> **Do this**: Your task is to repeat all of the material exactly.

> **Raw data**:

— start —

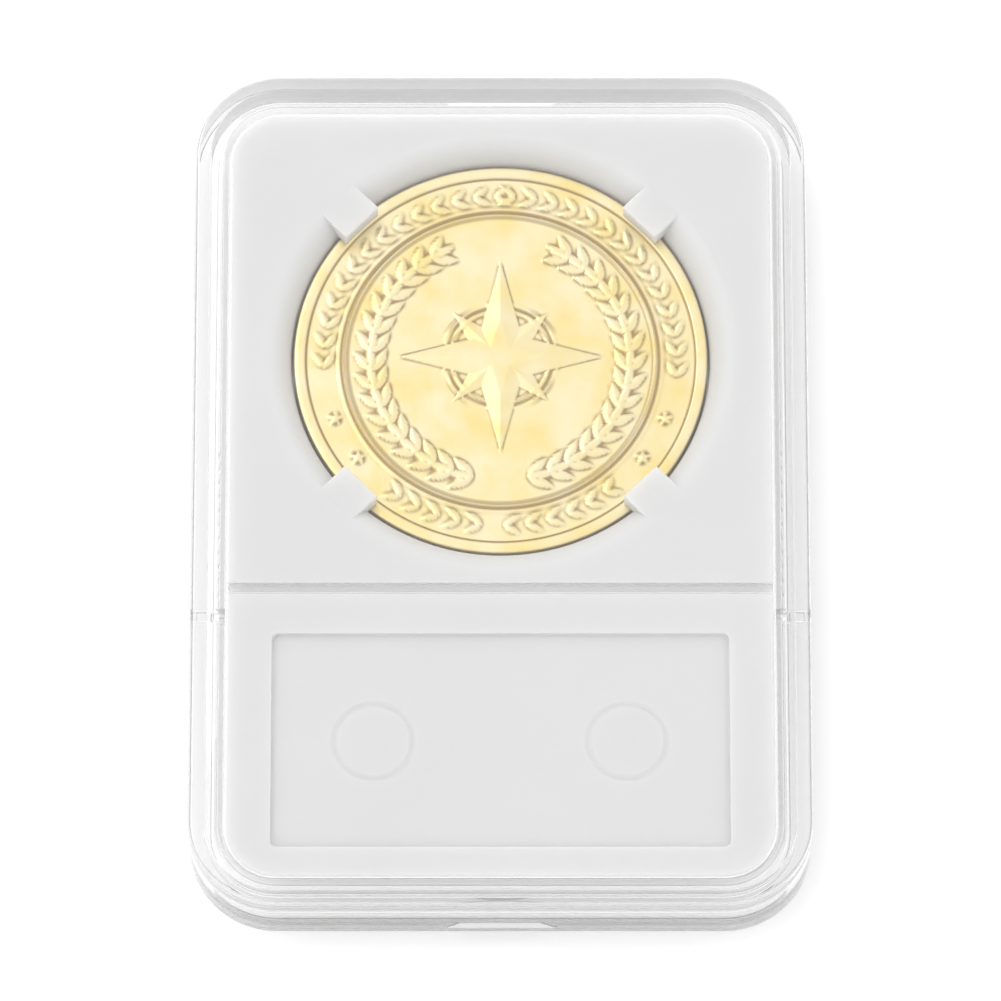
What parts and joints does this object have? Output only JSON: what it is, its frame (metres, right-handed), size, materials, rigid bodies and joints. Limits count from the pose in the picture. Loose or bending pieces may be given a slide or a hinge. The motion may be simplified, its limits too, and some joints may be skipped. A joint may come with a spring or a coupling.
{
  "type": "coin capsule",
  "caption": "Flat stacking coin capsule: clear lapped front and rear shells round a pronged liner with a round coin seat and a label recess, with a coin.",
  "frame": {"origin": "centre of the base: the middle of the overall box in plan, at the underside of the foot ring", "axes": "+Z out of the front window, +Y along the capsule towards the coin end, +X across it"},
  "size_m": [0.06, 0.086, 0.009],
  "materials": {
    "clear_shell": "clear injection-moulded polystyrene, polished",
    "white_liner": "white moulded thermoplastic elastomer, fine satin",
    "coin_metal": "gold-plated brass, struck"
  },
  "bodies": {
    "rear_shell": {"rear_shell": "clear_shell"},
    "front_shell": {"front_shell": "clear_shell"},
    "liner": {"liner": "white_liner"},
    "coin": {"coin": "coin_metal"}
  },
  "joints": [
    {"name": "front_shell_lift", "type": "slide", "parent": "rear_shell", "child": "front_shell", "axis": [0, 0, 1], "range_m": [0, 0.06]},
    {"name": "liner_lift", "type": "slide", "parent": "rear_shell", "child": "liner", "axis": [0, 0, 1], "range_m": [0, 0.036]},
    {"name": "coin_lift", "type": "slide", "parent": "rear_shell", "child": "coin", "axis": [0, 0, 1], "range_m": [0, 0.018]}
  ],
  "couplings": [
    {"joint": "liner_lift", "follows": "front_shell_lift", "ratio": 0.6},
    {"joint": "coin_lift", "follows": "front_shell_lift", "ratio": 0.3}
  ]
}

— end —

> **Result for this task**:
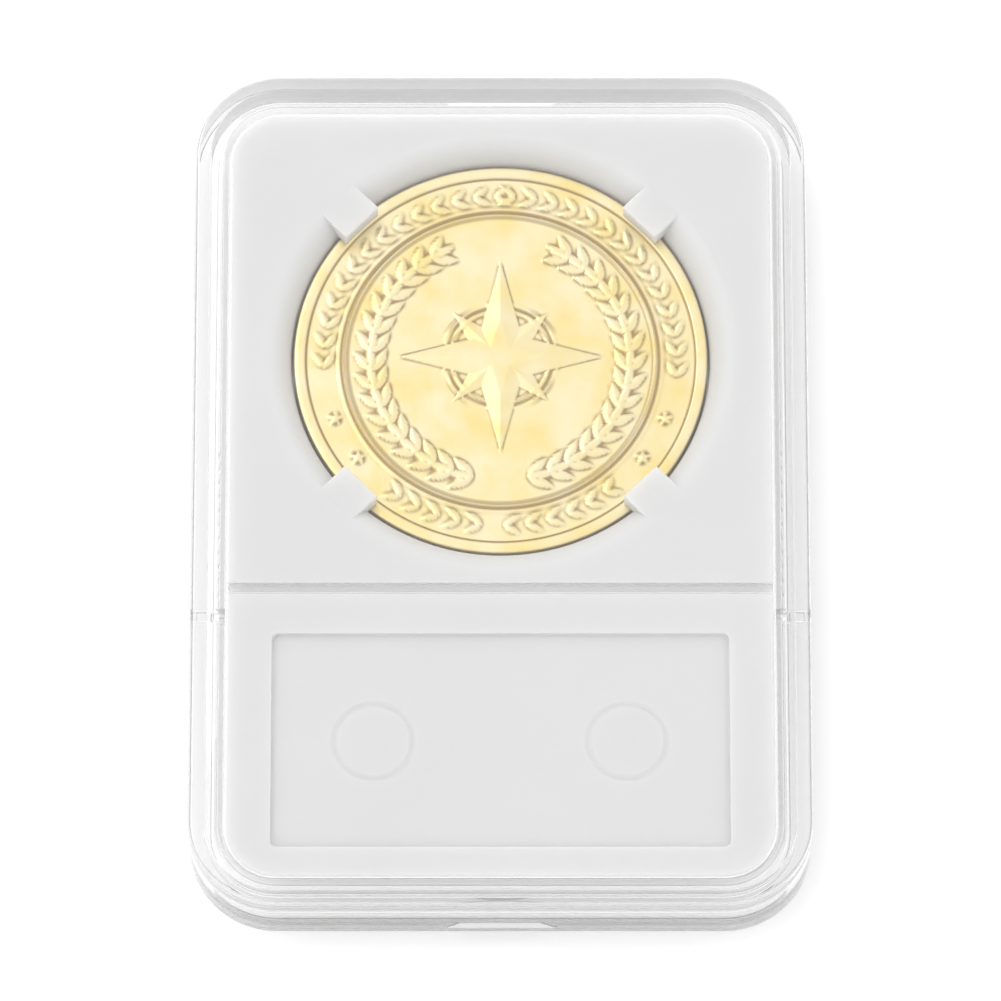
What parts and joints does this object have? Output only JSON: what it is, its frame (metres, right-handed), size, materials, rigid bodies and joints. Limits count from the pose in the picture. Loose or bending pieces may be given a slide or a hinge. The motion may be simplified, its limits too, and some joints may be skipped. A joint may come with a spring or a coupling.
{
  "type": "coin capsule",
  "caption": "Flat stacking coin capsule: clear lapped front and rear shells round a pronged liner with a round coin seat and a label recess, with a coin.",
  "frame": {"origin": "centre of the base: the middle of the overall box in plan, at the underside of the foot ring", "axes": "+Z out of the front window, +Y along the capsule towards the coin end, +X across it"},
  "size_m": [0.06, 0.086, 0.009],
  "materials": {
    "clear_shell": "clear injection-moulded polystyrene, polished",
    "white_liner": "white moulded thermoplastic elastomer, fine satin",
    "coin_metal": "gold-plated brass, struck"
  },
  "bodies": {
    "rear_shell": {"rear_shell": "clear_shell"},
    "front_shell": {"front_shell": "clear_shell"},
    "liner": {"liner": "white_liner"},
    "coin": {"coin": "coin_metal"}
  },
  "joints": [
    {"name": "front_shell_lift", "type": "slide", "parent": "rear_shell", "child": "front_shell", "axis": [0, 0, 1], "range_m": [0, 0.06]},
    {"name": "liner_lift", "type": "slide", "parent": "rear_shell", "child": "liner", "axis": [0, 0, 1], "range_m": [0, 0.036]},
    {"name": "coin_lift", "type": "slide", "parent": "rear_shell", "child": "coin", "axis": [0, 0, 1], "range_m": [0, 0.018]}
  ],
  "couplings": [
    {"joint": "liner_lift", "follows": "front_shell_lift", "ratio": 0.6},
    {"joint": "coin_lift", "follows": "front_shell_lift", "ratio": 0.3}
  ]
}